**Problem:** Among the records that follow, find the line with "---------- inside and" and the line with "record = json.load(file)". Set down those lines and all lines between them exactly, without adding anything.

(Entries with model source code)
<<<<

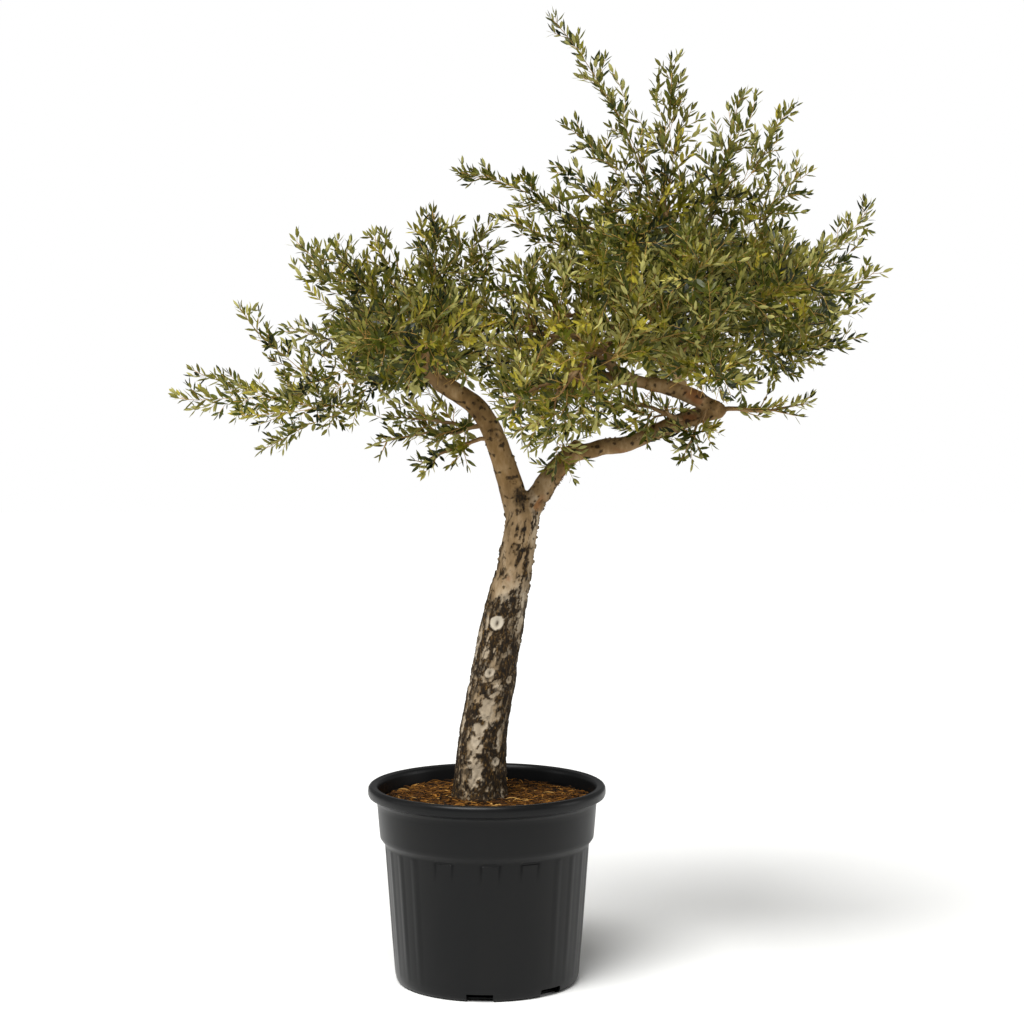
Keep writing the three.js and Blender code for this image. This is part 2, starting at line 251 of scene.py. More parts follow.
# ---- materials --------------------------------------------------------------------------------


class Shader:
    """A Principled material and a short way to add nodes to it."""

    def __init__(self, name, roughness, colour, specular):
        self.material = bpy.data.materials.new(name)
        self.material.use_nodes = True
        self.tree = self.material.node_tree
        self.surface = self.tree.nodes["Principled BSDF"]
        self.surface.inputs["Roughness"].default_value = roughness
        self.surface.inputs["Base Color"].default_value = srgb(colour)
        self.surface.inputs["Specular IOR Level"].default_value = specular

    def node(self, kind, links=(), **values):
        made = self.tree.nodes.new(kind)
        for key, value in values.items():
            if hasattr(made, key):
                setattr(made, key, value)
            else:
                made.inputs[key.replace("_", " ")].default_value = value
        for socket, source in links:
            self.tree.links.new(source, made.inputs[socket])
        return made

    def ramp(self, factor, stops):
        made = self.node("ShaderNodeValToRGB", [("Fac", factor)])
        elements = made.color_ramp.elements
        while len(elements) < len(stops):
            elements.new(0.5)
        for element, (position, colour) in zip(elements, stops):
            element.position = position
            element.color = srgb(colour) if isinstance(colour, str) else (colour,) * 3 + (1,)
        return made.outputs["Color"]

    def mix(self, factor, first, second):
        made = self.node("ShaderNodeMix", data_type="RGBA")
        for socket, value in ((made.inputs[0], factor), (made.inputs[6], first),
                              (made.inputs[7], second)):
            if isinstance(value, bpy.types.NodeSocket):
                self.tree.links.new(value, socket)
            elif isinstance(value, str):
                socket.default_value = srgb(value)
            else:
                socket.default_value = value
        return made.outputs[2]

    def noise(self, vector, scale, detail, rough=0.6):
        made = self.node("ShaderNodeTexNoise", [("Vector", vector)], Scale=scale, Detail=detail)
        made.inputs["Roughness"].default_value = rough
        return made.outputs["Fac"]

    def place(self, scale=(1, 1, 1)):
        coordinates = self.node("ShaderNodeTexCoord").outputs["Object"]
        mapping = self.node("ShaderNodeMapping", [("Vector", coordinates)])
        mapping.inputs["Scale"].default_value = scale
        return mapping.outputs["Vector"]

    def bump(self, height, strength, distance):
        made = self.node("ShaderNodeBump", [("Height", height)], Strength=strength)
        made.inputs["Distance"].default_value = distance
        self.tree.links.new(made.outputs["Normal"], self.surface.inputs["Normal"])

    def set(self, socket, source):
        self.tree.links.new(source, self.surface.inputs[socket])


def plain(name, colour, roughness, specular):
    return Shader(name, roughness, colour, specular).material


def pot_plastic():
    shader = Shader("pot_plastic", 0.34, "#0c0d0e", 0.19)
    grain = shader.noise(shader.place(), 420.0, 3.0)
    smear = shader.noise(shader.place((1, 1, 0.35)), 7.0, 4.0)
    shader.set("Base Color", shader.ramp(smear, [(0.30, "#0c0d0e"), (0.72, "#121212")]))
    shader.set("Roughness", shader.ramp(smear, [(0.25, 0.30), (0.75, 0.42)]))
    shader.bump(grain, 0.12, 0.0004)
    return shader.material


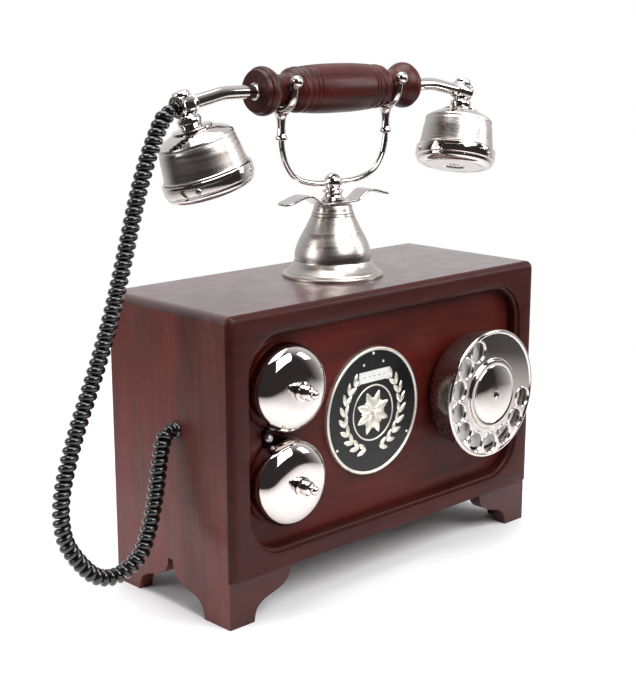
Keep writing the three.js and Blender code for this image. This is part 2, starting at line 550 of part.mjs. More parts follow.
// Middle line of the curly cord, from the left knuckle down to the gland: [x, distance in front of MID_Y, z].
const CORD_ROUTE = [[-118.4, 1.2, 275.7], [-120.8, 1.2, 275], [-125.8, 1.4, 270.8], [-130.2, 1.6, 264],
  [-136.6, 1.8, 251.5], [-142.3, 2, 237.5], [-147.9, 2.3, 221], [-155.2, 2.6, 197.7], [-162.8, 2.9, 175],
  [-171.4, 3.3, 153.4], [-180, 3.6, 134], [-187.4, 3.8, 118], [-193.8, 4.1, 102], [-198.9, 4.3, 86],
  [-200.8, 4.6, 72], [-198.9, 4.9, 58], [-192, 5.1, 45.6], [-182.4, 5.4, 34.8], [-172.2, 5.6, 30.8],
  [-162.4, 5.7, 32], [-152.6, 5.9, 38.2], [-147, 6.2, 49.7], [-143.4, 6.3, 61], [-140.9, 6.6, 73],
  [-139, 6.9, 85], [-137.4, 7.2, 94], [-135.4, 7.3, 100.6], [-132.6, 7.3, 103.8], [-130, 7.3, 104.1]];
const route = CORD_ROUTE.map(([x, d, z]) => V(x, MID_Y - d, z));
add("curly_cord", rod(CORD.r, new THREE.CatmullRomCurve3(route), CORD.steps, CORD.sides / 2), MAT.blackCord);

// ---------- inside and back ----------
const board = box(15, 105, 0, 48, 38.5, 40.1);
const standOffs = [[20, 5], [100, 5], [20, 43], [100, 43]].map(([x, y]) => {
  const post = turned([[0, 33.5], [2, 33.5], [2, 39], [0, 39]], 12);
  return post.rotateX(Math.PI / 2).translate(x, y, 0);
});
add("circuit_board", join(board, ...standOffs), MAT.board);
const socket = box(83, 91, BACK_Y - 8, BACK_Y + 1, 48, 56);
add("line_jack", cut(box(78.3, 95.7, 50, BACK_Y - 0.1, 44.3, 59.7), socket), MAT.plate);

export default group;
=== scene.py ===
"""Looks of the cradle telephone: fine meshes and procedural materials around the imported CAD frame. Metres."""
import json
import math

import bmesh
import bpy
from mathutils import Matrix, Vector

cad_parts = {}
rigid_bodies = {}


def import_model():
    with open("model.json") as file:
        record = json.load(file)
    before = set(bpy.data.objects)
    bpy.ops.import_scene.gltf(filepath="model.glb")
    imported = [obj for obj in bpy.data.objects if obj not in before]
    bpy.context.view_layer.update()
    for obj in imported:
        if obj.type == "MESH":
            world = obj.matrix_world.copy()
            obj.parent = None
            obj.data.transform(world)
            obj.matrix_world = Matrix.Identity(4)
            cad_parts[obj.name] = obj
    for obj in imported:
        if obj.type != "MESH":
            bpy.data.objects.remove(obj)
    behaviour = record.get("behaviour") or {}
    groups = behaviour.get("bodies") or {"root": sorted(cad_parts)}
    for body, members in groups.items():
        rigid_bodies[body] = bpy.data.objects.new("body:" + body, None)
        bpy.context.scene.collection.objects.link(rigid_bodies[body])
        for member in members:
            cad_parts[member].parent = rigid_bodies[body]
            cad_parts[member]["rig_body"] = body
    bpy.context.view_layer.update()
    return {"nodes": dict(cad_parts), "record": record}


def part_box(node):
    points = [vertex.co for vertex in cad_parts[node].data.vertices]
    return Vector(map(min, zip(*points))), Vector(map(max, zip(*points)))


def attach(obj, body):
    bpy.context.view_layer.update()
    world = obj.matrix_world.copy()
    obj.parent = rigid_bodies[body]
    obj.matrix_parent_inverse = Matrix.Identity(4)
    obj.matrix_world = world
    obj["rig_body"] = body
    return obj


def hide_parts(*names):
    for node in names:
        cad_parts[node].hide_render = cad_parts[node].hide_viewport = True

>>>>

**Exercise solution:**
// ---------- inside and back ----------
const board = box(15, 105, 0, 48, 38.5, 40.1);
const standOffs = [[20, 5], [100, 5], [20, 43], [100, 43]].map(([x, y]) => {
  const post = turned([[0, 33.5], [2, 33.5], [2, 39], [0, 39]], 12);
  return post.rotateX(Math.PI / 2).translate(x, y, 0);
});
add("circuit_board", join(board, ...standOffs), MAT.board);
const socket = box(83, 91, BACK_Y - 8, BACK_Y + 1, 48, 56);
add("line_jack", cut(box(78.3, 95.7, 50, BACK_Y - 0.1, 44.3, 59.7), socket), MAT.plate);

export default group;
=== scene.py ===
"""Looks of the cradle telephone: fine meshes and procedural materials around the imported CAD frame. Metres."""
import json
import math

import bmesh
import bpy
from mathutils import Matrix, Vector

cad_parts = {}
rigid_bodies = {}


def import_model():
    with open("model.json") as file:
        record = json.load(file)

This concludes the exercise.